CATTLE HIGHLIGHTS: Cattle markets closed sharply lower again today, with Aug lives down 4.50 to 100.55, Oct lives are down 4.50 to 99.25, and Dec lives are down 4.50 to 103.95. Aug feeders were down 6.67 to 127.72 and Sep feeders were down 6.75 to 127.20. Sellers were still active today on news that the Tyson plant burning down in KS would knock out 5%-6% of the nation's slaughter capacity. The closed processing plant will be a major pressure point for the cash cattle markets in the country but will also restrict beef production and therefore support beef prices. Choice beef values closed 2.25 higher yesterday afternoon to 218.62 and were up another 5.45 this morning to 224.07. The sharply higher beef values and incoming pressure in cash markets will keep packer margins extraordinarily strong and encourage a fast chain speed. The Oct live cattle contract opened near limit lower this morning, bounced as high as 100.92, and then sold off to settle at its limit down price for most of the session. Sep feeders opened moderately lower after yesterday's limit down day, found a bit of buyer interest, and then surged lower mid-morning to close at their limit down price.

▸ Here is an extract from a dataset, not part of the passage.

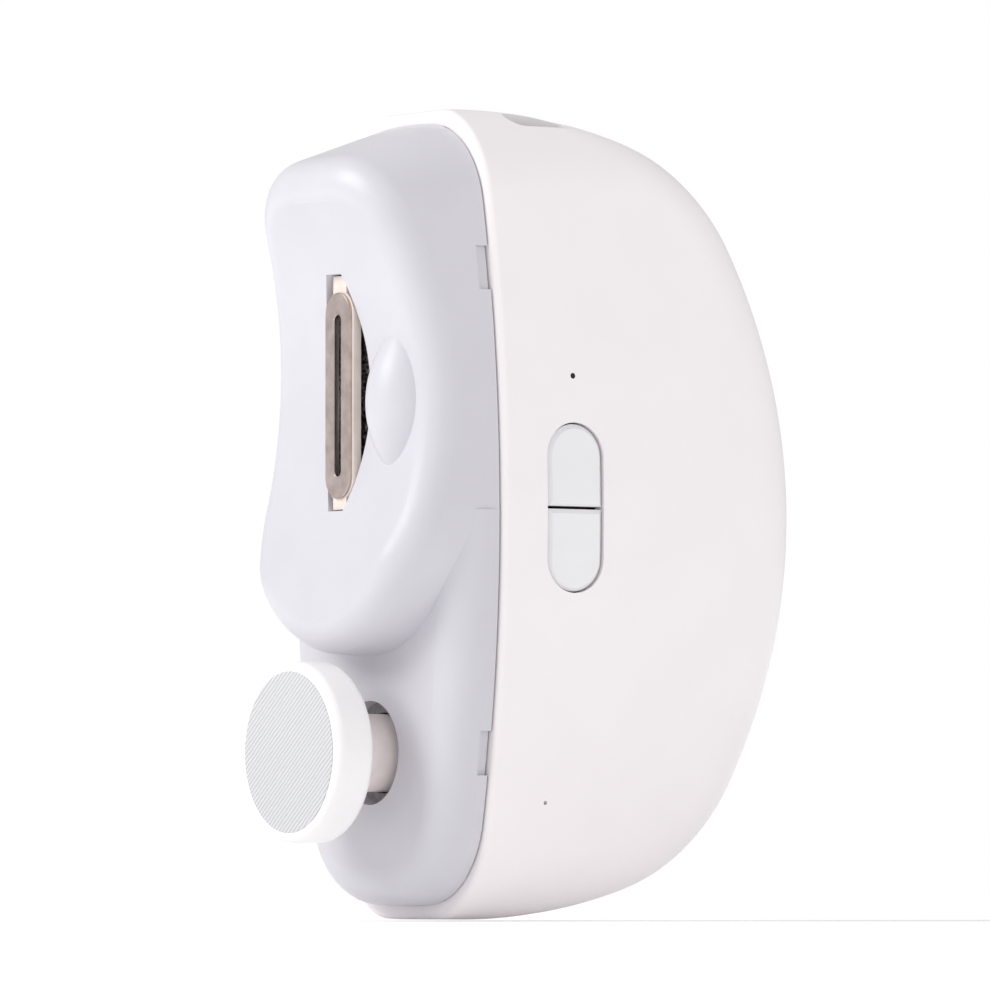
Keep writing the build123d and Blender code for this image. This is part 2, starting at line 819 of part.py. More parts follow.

LEAN HOG HIGHLIGHTS: Hog markets had a choppy session today, closing lower after testing some nearby overhead resistance levels. Aug hogs closed 17 cents lower to 79.00, Oct hogs were down 2.50 to 64.57, and Dec hogs were down 75 cents to 63.02. The CME Lean Hog Index was down 58 cents to 81.75. The China National Pig Index was up 2.57% last night, and is now up 7.1% for the week, up 14.3% for the month and up 64% year-to-date. China should start to become a major player for pork imports on the world markets sometime soon, but until the U.S. can push a steady stream of pork to other countries, near-term direction looks choppy. The best traded Oct contract tested its 10-day moving average resistance level today but quickly sold off, making today's session the third in a row with an unsuccessful test on the 10-day moving average. Oct hogs have not closed above the 10-day since July 26. Prices are not yet oversold, but a significant close or two above the 10-day moving average could spark some buying.